Rep. Nancy Mace (R-SC) told reporters: “Democrats own what happened today.”
Kirk organized young conservatives for more than a decade. He had been an ally on many of the channels that Republicans frequent including his podcast, events TPUSA hosted and his closeness with the Trump family. In response, even before police apprehended a person of interest, conservatives sought to find somebody to blame for his apparent assassination at Utah Valley University in Orem.
“This hatred and that we’re preaching out here is not it’s not helping,” Burchett told The Independent. “MSNBC claiming that it was, you know, somehow his own fault, and this kind of nonsense, and that they need to lose their license.”

Rep. Derrick Van Orden (R-Wisc.) came out even more forcefully and excoriated the media for Kirk’s death.
“You need to stop advocating and start reporting, you guys are fueling political violence,” he told The Independent.
No Democratic elected officials celebrated Kirk’s death. Former presidents Joe Biden and Barack Obama, California Governor Gavin Newsom and plenty of other Democrats denounced his shooting as an act of political violence. Rep. Alexandria Ocasio-Cortez called the shooting “horrific” when speaking to The Independent.
Rep. Jamie Raskin (D-Md.) expounded more on Kirk’s death and the rising political violence.
“My heart goes out to Charlie Kirk’s family. What a nightmare this whole thing is,” he told The Independent. Raskin was quick to point out that Melissa Hortman, the former speaker of the Minnesota state house, had also been killed in a seeming political assassination.
“It’s just out of control across the country, and so is this,” Raskin told The Independent.
Still, some Democrats used the event to highlight the proliferation of guns in America while others pointed to how Trumpism coarsened US political discourse and primed the pump for such a shooting. Illinois Gov. JB Pritzker said violence is never justified while adding, “I think there are people who are fomenting it in this country. I think the president’s rhetoric often foments it.”
And when asked about whether Democrats should dial it down, Sen. Elizabeth Warren (D-Mass.) told reporters “Oh, please. Why don’t you start with the president of the United States? And every ugly meme he’s posted and every ugly word.”
Meanwhile, by the time Kirk had been pronounced dead, conservatives had already begun to shape him into a martyr despite nothing being known yet about the shooter, who was still the subject of an intense manhunt hours after the murder.
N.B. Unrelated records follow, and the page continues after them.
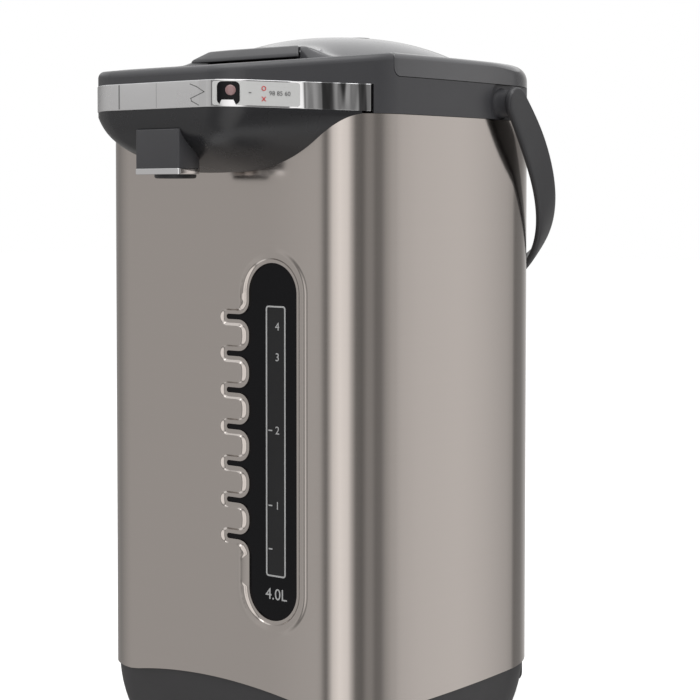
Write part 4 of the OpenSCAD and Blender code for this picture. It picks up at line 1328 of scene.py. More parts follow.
@dataclass
class SteelBody:
    """The brushed steel wrap, with its pressed border round the gauge and its arched lower edge.

    Loose mesh points are coarse all over, and fine near the gauge: rings at the distances ring_at outside its
    opening, lines along its border from border_at[0] to border_at[1], and a fine lattice beside its tongues.
    """

    gauge: LevelGauge
    plans: Plans = PLANS
    arch_rise: float = 6.0
    coarse: float = 8.0
    coarse_off: Pair = (10.0, 6.0)
    fine: float = 0.95
    fine_capsule: float = 9.4
    fine_edge: Pair = (3.7, 5.4)
    fine_off: float = 0.4
    ring_at: tuple[float, ...] = (0.7, 1.3, 1.65, 2.0, 2.35, 2.7, 3.2)
    border_at: Size3 = (3.8, 9.6, 0.55)

    def lower_edge(self, s: Array) -> Array:
        """The lower edge: level, with a circular arch across the front.

        Args:
            s: Lengths along the plan.

        Returns:
            Array of heights.
        """
        half = self.plans.centres["front"][0]
        radius = (half * half + self.arch_rise**2) / (2 * self.arch_rise)
        point = self.plans.body.at(s)[0]
        x = np.clip(np.abs(point[..., 0]), 0, half)
        arch = self.arch_rise - radius + np.sqrt(radius * radius - x * x)
        return self.plans.base_h + np.where(point[..., 1] < 0, arch, 0)

    def fine_points(self, opening: Array) -> Array:
        """Loose points beside the gauge's tongues and along its border.

        Args:
            opening: The gauge's outline in (s, z).

        Returns:
            Array of n by 2 in (s, z).
        """
        around = self.gauge.outline(self.coarse_off[0])
        spots = sown(around.min(0), around.max(0), (self.fine, self.fine))
        edge = distance(spots, [opening])
        near = (self.gauge.capsule(spots) < self.fine_capsule) | (edge < self.fine_edge[1])
        spots = spots[near & (edge > self.fine_edge[0]) & (spots[:, 0] < self.gauge.axis - self.fine_off)]
        return np.vstack([spots, *(self.gauge.border(grow) for grow in np.arange(*self.border_at))])

    def build(self) -> None:
        """Makes the wrap from one patch in (s, z)."""
        plan, top, gauge = self.plans.body, self.plans.shell_top, self.gauge
        columns = plan.columns(-plan.end, plan.end, 2.5, 6)
        rows = np.arange(self.plans.base_h + self.coarse, top, self.coarse)
        lower = np.column_stack([columns, self.lower_edge(columns)])
        side = np.column_stack([np.full(len(rows), plan.end), rows])
        outer = np.vstack([lower, side, at_height(columns[::-1], top), side[::-1] * [-1, 1]])
        opening = gauge.outline(0)
        coarse = lattice(columns, rows)
        coarse = coarse[gauge.capsule(coarse) > self.coarse_off[0]]
        coarse = coarse[distance(coarse, [opening]) > self.coarse_off[1]]
        rings = [gauge.outline(grow) for grow in self.ring_at]
        wrap = patch([outer, opening], np.vstack([coarse, *rings, self.fine_points(opening)]),
                     lambda flat: plan.lift(flat[:, 0], flat[:, 1], gauge.press(flat)), 0.4)
        make(wrap, Piece("steel_wrap", Body.POT, Slot.STEEL, STEEL, ("outer_shell",), wall=gauge.sheet))


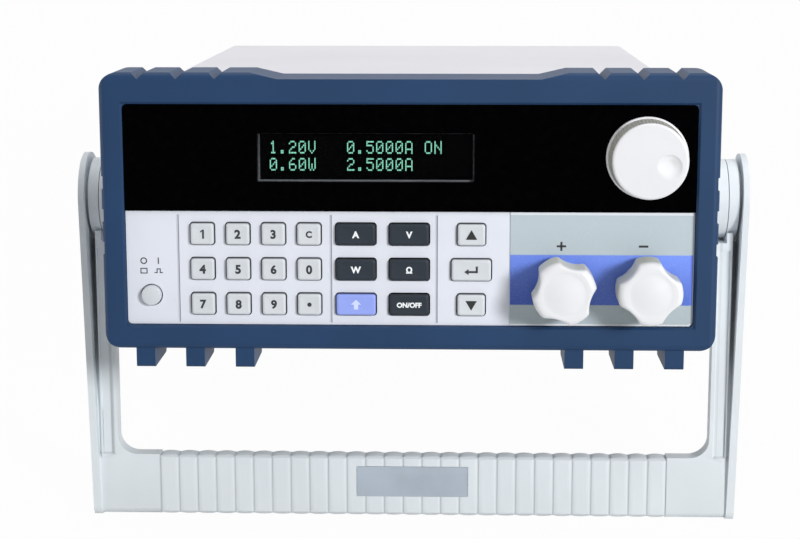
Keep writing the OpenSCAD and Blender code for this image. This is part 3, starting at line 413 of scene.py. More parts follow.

The anger conservatives expressed bore striking similarity to the rage they expressed after Trump’s shooting in Butler, Pennsylvania last year, which came just days before the Republican National Convention. That shooting turned Trump into something of a messianic figure on the right, an image Trump wholly embraced on the campaign trail and at his inauguration.
Other Republicans generally said that the temperature needed to come down.
“I think many, many elected officials need to recognize that their rhetoric does not help when you constantly demonize the other side and both parties are responsible for this,” Rep. Mike Lawler (R-N.Y.). told The Independent. “But the bullshit has got to stop because people are people are getting killed.”
The House of Representatives, of course, is no stranger to political violence. In 2017, a Bernie Sanders supporter shot House Majority Leader Steve Scalise during a congressional baseball practice, which led to Sanders immediately denouncing the shooting as it happened.
In 2021, Trump’s supporters stormed the U.S. Capitol in an attempt to overturn the 2020 presidential election results. In 2022, former House speaker Nancy Pelosi’s husband was attacked in their California home. Those are just a handful of the times political violence befell the lower chamber.
But this time, many Republicans and conservatives want to find a culprit. To them, this is a moment where they are closing rank and seeing Democrats as not only their political opponents, but their political enemies who should be forced to exit public life.
What comes next is undetermined but it will likely be driven by rage and a desire for retribution.